- [WORK REQUIRED]:
Scan the entries below. List each line with "starting".
=======
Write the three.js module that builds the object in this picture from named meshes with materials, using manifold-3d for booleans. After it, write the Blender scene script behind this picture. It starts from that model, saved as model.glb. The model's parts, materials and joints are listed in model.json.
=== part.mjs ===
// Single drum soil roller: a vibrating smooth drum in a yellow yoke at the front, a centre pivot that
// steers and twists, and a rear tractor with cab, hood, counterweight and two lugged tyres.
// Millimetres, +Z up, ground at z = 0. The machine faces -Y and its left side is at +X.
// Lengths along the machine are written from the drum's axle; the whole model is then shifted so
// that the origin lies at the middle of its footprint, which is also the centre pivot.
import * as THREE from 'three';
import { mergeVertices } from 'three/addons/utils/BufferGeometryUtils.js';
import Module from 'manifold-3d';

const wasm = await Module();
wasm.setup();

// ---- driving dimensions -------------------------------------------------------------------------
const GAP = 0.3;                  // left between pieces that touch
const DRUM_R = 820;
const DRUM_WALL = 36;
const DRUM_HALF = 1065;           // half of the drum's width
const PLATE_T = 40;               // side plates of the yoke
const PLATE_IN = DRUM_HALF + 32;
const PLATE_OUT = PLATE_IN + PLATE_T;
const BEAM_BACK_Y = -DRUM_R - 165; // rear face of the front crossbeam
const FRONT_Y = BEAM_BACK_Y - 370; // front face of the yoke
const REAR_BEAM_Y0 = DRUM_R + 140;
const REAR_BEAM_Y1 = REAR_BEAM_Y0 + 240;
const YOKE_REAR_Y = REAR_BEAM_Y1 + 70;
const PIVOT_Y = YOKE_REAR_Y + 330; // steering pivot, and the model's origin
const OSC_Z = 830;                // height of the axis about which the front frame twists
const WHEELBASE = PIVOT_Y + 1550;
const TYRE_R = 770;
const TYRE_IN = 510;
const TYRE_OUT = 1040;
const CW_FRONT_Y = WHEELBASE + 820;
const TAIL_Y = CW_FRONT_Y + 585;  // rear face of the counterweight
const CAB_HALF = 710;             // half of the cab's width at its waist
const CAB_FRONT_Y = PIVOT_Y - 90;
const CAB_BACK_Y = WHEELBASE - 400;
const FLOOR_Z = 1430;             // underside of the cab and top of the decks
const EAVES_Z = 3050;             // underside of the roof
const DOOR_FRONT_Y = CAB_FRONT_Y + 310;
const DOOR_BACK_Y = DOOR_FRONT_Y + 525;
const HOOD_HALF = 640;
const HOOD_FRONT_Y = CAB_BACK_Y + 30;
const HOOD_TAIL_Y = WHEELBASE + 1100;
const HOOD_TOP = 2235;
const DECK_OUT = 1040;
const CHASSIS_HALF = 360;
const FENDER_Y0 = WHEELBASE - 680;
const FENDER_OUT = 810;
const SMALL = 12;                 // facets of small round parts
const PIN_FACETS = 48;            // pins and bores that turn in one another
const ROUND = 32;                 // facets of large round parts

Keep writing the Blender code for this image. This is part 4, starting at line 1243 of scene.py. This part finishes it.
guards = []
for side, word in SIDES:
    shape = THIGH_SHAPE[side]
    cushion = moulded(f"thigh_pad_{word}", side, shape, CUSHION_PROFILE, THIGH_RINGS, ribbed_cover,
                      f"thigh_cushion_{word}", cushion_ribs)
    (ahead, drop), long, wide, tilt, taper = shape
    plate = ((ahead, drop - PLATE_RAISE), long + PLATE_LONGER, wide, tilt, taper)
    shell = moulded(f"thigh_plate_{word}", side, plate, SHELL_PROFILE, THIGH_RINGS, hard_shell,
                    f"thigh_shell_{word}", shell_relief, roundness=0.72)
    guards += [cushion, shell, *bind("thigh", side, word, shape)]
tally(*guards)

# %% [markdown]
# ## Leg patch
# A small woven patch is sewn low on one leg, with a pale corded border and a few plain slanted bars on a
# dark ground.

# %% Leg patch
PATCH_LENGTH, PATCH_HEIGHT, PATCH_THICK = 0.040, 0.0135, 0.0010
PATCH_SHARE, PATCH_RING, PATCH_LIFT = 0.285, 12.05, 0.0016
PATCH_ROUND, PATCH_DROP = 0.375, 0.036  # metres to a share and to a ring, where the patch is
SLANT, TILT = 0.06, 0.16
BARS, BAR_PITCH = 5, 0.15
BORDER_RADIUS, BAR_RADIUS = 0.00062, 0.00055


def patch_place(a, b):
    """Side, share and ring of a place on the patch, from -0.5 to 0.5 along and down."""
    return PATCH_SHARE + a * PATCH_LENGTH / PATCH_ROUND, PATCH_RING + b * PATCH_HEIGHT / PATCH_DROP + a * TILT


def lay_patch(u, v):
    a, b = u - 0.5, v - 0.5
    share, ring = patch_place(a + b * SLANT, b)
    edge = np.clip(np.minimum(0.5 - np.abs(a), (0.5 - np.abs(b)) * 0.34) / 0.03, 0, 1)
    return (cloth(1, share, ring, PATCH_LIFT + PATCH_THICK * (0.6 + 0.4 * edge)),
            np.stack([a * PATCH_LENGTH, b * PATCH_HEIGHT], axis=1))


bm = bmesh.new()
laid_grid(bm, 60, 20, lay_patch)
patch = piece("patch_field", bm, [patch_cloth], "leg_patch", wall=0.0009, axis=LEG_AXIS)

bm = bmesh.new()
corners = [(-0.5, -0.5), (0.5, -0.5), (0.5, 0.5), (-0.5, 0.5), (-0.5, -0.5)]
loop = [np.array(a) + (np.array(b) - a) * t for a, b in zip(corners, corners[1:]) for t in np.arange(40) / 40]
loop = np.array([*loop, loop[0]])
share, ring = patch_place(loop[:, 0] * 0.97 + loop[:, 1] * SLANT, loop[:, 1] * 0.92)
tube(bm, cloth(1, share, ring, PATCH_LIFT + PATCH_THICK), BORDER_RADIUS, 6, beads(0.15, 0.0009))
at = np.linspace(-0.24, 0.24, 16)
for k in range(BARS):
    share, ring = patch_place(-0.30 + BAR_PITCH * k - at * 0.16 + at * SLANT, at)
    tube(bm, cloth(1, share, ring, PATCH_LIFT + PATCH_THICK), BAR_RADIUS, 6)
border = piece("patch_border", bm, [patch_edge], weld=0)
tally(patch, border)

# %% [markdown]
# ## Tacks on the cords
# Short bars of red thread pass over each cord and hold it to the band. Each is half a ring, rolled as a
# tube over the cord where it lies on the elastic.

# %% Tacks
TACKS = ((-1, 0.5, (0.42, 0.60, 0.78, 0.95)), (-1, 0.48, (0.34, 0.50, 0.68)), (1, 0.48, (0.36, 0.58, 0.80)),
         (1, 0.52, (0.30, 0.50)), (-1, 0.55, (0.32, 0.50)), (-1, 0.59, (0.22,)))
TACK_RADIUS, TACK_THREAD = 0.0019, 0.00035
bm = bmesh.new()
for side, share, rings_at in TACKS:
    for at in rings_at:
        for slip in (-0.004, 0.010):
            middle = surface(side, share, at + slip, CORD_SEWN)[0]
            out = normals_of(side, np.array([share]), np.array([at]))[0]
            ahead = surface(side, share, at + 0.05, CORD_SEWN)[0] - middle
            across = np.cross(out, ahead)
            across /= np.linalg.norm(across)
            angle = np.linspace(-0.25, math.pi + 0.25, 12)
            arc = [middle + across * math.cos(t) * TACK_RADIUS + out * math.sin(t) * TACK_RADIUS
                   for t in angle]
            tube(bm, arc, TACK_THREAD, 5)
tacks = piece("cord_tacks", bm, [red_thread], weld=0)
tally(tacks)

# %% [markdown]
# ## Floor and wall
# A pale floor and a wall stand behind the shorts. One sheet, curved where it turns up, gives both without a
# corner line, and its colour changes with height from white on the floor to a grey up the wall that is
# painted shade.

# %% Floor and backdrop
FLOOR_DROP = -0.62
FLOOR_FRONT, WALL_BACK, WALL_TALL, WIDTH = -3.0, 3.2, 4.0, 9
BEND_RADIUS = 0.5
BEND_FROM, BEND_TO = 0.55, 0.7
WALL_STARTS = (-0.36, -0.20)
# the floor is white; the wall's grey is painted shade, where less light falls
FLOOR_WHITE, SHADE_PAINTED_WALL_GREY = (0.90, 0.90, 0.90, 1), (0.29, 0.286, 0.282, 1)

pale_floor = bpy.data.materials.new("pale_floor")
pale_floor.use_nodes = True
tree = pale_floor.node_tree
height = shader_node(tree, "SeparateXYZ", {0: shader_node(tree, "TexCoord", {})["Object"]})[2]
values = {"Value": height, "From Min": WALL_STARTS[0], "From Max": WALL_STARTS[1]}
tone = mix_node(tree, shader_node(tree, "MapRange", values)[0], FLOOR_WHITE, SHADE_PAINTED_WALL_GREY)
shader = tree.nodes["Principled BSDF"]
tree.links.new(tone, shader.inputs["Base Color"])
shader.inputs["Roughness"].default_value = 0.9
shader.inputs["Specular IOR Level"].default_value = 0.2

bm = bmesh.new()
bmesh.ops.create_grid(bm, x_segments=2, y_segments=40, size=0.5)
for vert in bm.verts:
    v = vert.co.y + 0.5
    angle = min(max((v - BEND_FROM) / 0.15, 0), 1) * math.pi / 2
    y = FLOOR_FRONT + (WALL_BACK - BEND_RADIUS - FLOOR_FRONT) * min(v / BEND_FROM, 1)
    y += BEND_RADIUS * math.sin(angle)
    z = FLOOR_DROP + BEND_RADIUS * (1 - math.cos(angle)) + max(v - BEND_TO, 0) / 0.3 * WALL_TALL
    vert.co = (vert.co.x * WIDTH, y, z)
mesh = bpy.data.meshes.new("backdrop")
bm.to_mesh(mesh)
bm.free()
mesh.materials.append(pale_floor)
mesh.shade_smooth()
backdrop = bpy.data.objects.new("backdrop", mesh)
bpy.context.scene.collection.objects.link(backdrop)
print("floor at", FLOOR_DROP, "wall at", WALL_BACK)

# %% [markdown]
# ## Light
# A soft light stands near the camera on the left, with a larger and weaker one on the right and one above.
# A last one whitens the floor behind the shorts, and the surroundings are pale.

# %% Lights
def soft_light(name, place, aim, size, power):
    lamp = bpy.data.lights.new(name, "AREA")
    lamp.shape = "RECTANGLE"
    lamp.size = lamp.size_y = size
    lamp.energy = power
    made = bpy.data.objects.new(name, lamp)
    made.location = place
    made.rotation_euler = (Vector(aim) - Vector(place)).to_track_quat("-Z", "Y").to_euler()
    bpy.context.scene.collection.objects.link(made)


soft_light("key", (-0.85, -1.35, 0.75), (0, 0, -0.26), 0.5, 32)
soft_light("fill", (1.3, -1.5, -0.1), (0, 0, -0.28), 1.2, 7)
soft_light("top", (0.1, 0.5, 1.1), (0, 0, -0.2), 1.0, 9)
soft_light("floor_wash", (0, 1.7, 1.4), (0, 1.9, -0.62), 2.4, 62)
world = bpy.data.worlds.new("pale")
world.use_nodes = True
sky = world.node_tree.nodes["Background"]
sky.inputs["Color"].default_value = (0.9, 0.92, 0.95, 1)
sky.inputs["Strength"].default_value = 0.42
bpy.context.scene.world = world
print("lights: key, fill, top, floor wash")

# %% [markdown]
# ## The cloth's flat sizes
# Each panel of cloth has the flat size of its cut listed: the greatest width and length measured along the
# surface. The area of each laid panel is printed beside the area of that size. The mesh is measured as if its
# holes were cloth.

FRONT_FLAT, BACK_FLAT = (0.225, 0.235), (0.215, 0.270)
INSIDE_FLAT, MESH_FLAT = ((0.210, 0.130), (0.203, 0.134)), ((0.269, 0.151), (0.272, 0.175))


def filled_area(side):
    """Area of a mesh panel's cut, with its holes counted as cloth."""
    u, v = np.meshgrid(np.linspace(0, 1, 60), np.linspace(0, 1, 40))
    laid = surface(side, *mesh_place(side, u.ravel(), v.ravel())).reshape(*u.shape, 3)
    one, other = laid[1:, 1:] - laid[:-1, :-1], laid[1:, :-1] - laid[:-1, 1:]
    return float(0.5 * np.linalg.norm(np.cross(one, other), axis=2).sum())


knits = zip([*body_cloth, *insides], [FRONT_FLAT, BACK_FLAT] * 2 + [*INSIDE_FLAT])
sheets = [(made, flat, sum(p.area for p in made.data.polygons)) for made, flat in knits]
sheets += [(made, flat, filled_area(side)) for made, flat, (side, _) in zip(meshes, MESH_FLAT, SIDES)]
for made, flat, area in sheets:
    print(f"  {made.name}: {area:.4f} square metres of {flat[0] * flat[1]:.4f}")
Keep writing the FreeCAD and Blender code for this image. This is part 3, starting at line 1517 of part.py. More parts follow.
=======
- [THE RESULT]:
Keep writing the Blender code for this image. This is part 4, starting at line 1243 of scene.py. This part finishes it.
Keep writing the FreeCAD and Blender code for this image. This is part 3, starting at line 1517 of part.py. More parts follow.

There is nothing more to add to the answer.